▶ _THE PROBLEM_: Read the lines that follow and pick out every one containing the word "from".

***** SUPPLIED DATA

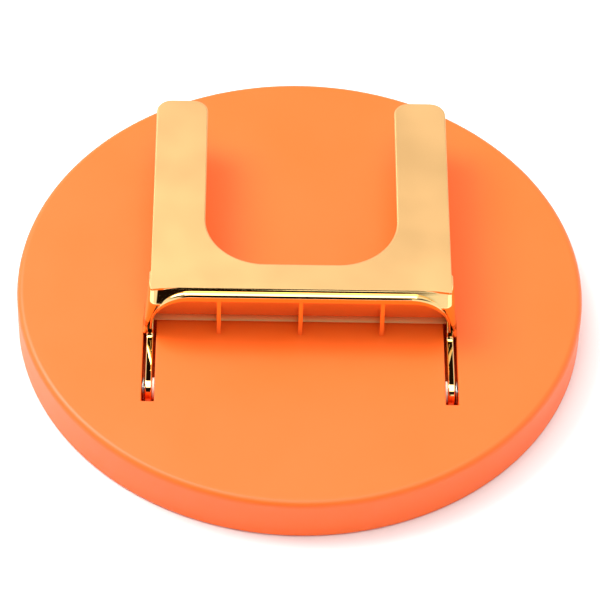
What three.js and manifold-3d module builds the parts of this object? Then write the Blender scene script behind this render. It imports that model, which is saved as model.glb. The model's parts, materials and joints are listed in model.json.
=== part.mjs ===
// Round table mirror with a fold-out stand, lying on its face with the stand folded flat.
// Millimetres, +Z up out of the mirror's back. The origin is the centre of the rim's front face, which the
// mirror rests on. The stand turns about an axis along X through two hinge boxes moulded in the back.
import * as THREE from 'three';
import { mergeVertices } from 'three/addons/utils/BufferGeometryUtils.js';
import Module from 'manifold-3d';

const wasm = await Module();
wasm.setup();

// ---- driving dimensions ----
const DISC_RADIUS = 100;
const DISC_THICKNESS = 17.5;
const BACK_WALL = 2.4;
const RIM_WALL = 2.8;
const BACK_EDGE_RADIUS = 2;
const FRONT_EDGE_RADIUS = 1.2;
const FIT_GAP = 0.1; // between pieces that sit on each other

const GLASS_THICKNESS = 2.5;
const GLASS_RECESS = 0.6;
const GLASS_CLEARANCE = 0.4;
const GLASS_CHAMFER = 0.5;
const FOAM_THICKNESS = 0.8;
const FOAM_RING_RADII = [88, 95];
const FOAM_CENTRE_RADII = [14, 34];
const TRAY_THICKNESS = 1.8;
const LEDGE_WIDTH = 3;

const STAND_HEIGHT = 21.9; // top face above the disc's back
const STAND_HALF_WIDTH = 52;
const STAND_FRONT_Y = -25.1;
const PRONG_END_Y = 68.5;
const PRONG_TIP_RADIUS = 5.5;
const CUTOUT_HALF_WIDTH = 33.6;
const CUTOUT_Y = -10.9;
const CUTOUT_RADIUS = 21;
const PLATE_THICKNESS = 3;
const RAIL_HEIGHT = 4.8;
const RAIL_DEPTH = 3;
const RAIL_FILLET = 2.2;
const ARCH_RADIUS = 12.5;
const ARCH_HEAD_EASE = 0.9; // the arch is this much wider at its head than the legs' thickness alone gives
const REAR_ARCH_RADIUS = 6;
const LEG_TOP_DROP = 0.5; // the legs' blocks stop this far below the top face
const LEG_SETBACK = 1; // and start this far behind the rail's front
const LEG_FOOT_HALF_WIDTH = 54.8;
const LEG_THICKNESS = 2.4;
const LEG_FOOT_THICKNESS = 3.3;
const LEG_REAR_Y = -14.8;
const GUSSET_REAR_Y = 8;
const GUSSET_THICKNESS = 2;
const GUSSET_INSET = 0.3;
const GUSSET_RISE = 6; // its lower corner above the foot
const WALL_FRONT_Y = -17.7;
const WALL_THICKNESS = 2;
const WALL_INSET = 1; // its ends are this far inside the stand's top width
const BAND_PROUD = 1.15; // the sloping band along the wall's foot
const BAND_TOE = 0.3;
const BAND_HEIGHT = 2.3;
const FOOT_GAP = 0.3; // the ribs and the wall stop just above the disc's back
const RIB_PITCH = 28.4;
const RIB_THICKNESS = 1.6;
const RIB_SETBACK = 0.2; // behind the rail's front

const LUG_INNER_X = 51.2;
const LUG_THICKNESS = 2.4;
const LUG_RADIUS = 4.6;
const LUG_TOP_BELOW_BACK = 0.2;
const LUG_SLOT_GAP = 1.3; // between the lug's rear edge and the slot's far end
const LUG_HEEL_BELOW_BACK = 2.4;
const LUG_RISE = 4; // how far the lug runs up inside the leg
const LUG_CORNER_RADIUS = 1.5;
const LUG_TAIL_ANGLE = 0.25; // where the round end runs out into the sloping lower edge, past straight down
const PIVOT_Y = -45.8;
const PIN_RADIUS = 1.5;
const PIN_CLEARANCE = 0.08;
const PIN_CHAMFER = 0.3;
const PIN_END_GAP = 0.2;

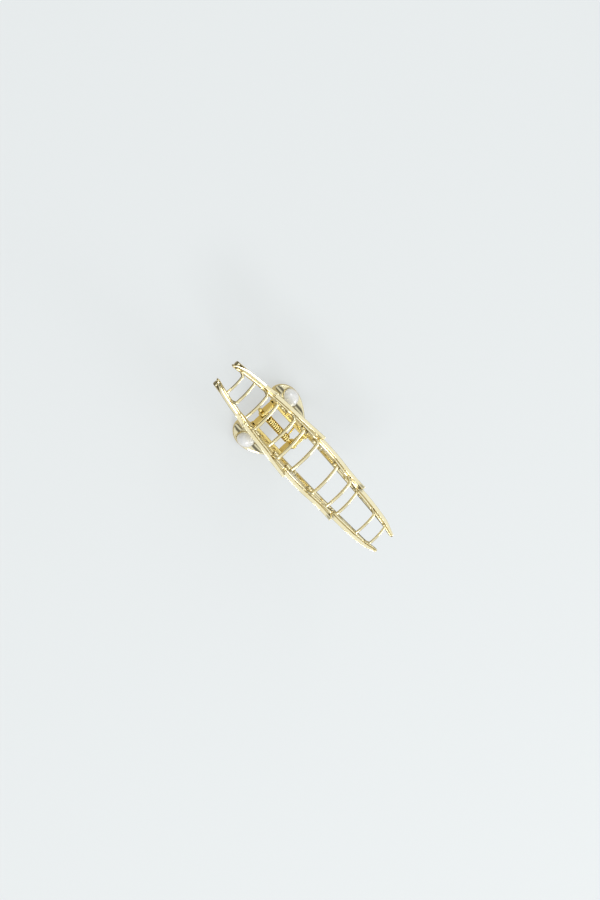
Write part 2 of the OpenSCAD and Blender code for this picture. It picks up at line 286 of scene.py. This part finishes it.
END_ROUND, TIP_L, TIP_CUT = 1.3, 8.0, 1.5
rail_xs = spans(
    [(-HALF_L + END_ROUND, -36, 24), (-36, -31.5, 7), (-31.5, -28, 14), (-28, -1, 34), (-1, 3, 18),
     (3, 29, 34), (29, 30.8, 4), (30.8, 34.3, 16), (34.3, HALF_L - END_ROUND, 28)]
)
end_xs = [HALF_L - END_ROUND + END_ROUND * math.sin(math.pi / 2 * i / 9) for i in range(1, 9)]
rail_xs = [-x for x in reversed(end_xs)] + rail_xs + end_xs


def rail_rings():
    rings = []
    for x in rail_xs:
        top, ridge, bottom = eased(band_line, x, 0.35), eased(ridge_line, x, 0.6), eased(bottom_line, x, 1.2)
        past = max(0.0, (abs(x) - (HALF_L - END_ROUND)) / END_ROUND)
        keep = math.sqrt(max(0.0, 1 - past**2))
        cut = TIP_CUT * max(0.0, share(abs(x), HALF_L - TIP_L, HALF_L)) ** 1.3
        ring = []
        for t, h in rail_section(top - bottom, ridge - bottom):
            t = cut + mix(RAIL_T / 2, t, keep) * (RAIL_T - cut) / RAIL_T
            z = bottom + mix((top - bottom) / 2, h, keep)
            ring.append((x, t - rail_out(x, z), TOOTH_Z + z))
        rings.append(ring)
    return rings


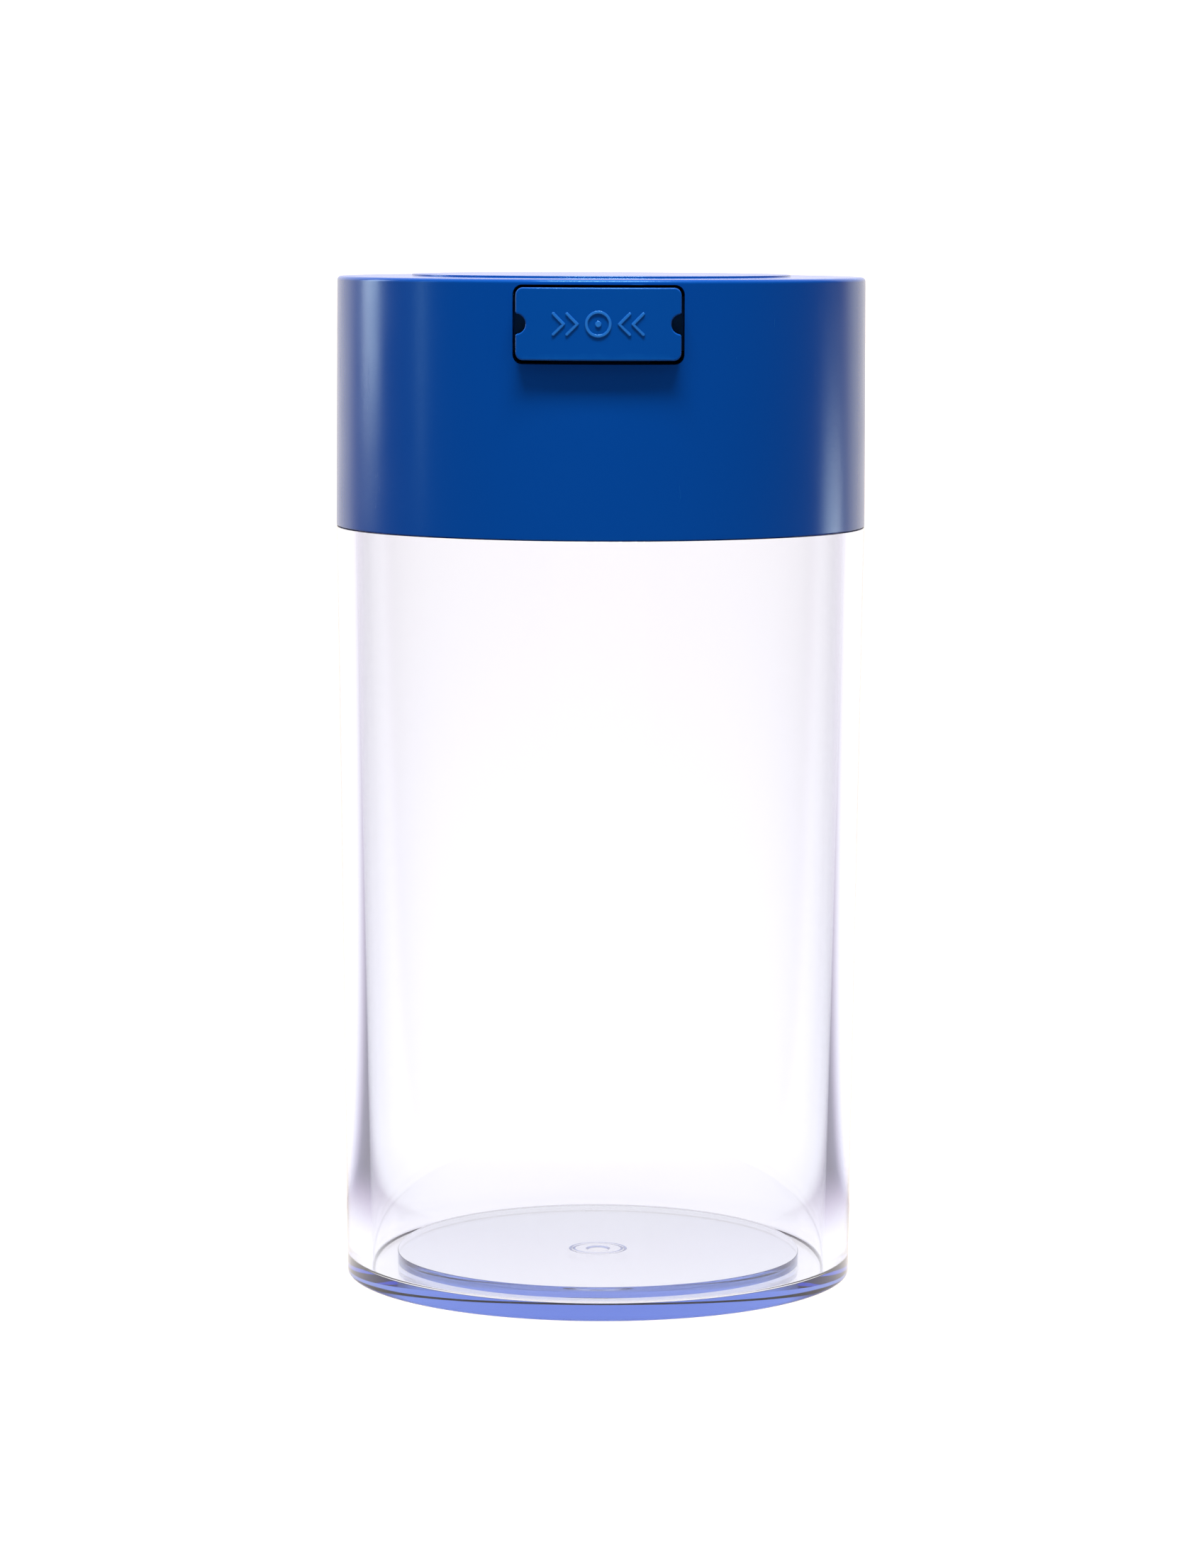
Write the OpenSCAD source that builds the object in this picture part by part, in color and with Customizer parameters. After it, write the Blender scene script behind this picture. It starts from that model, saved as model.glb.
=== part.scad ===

**********

▶ _EXERCISE ANSWER_:
import * as THREE from 'three';
import { mergeVertices } from 'three/addons/utils/BufferGeometryUtils.js';
import Module from 'manifold-3d';
Write the OpenSCAD source that builds the object in this picture part by part, in color and with Customizer parameters. After it, write the Blender scene script behind this picture. It starts from that model, saved as model.glb.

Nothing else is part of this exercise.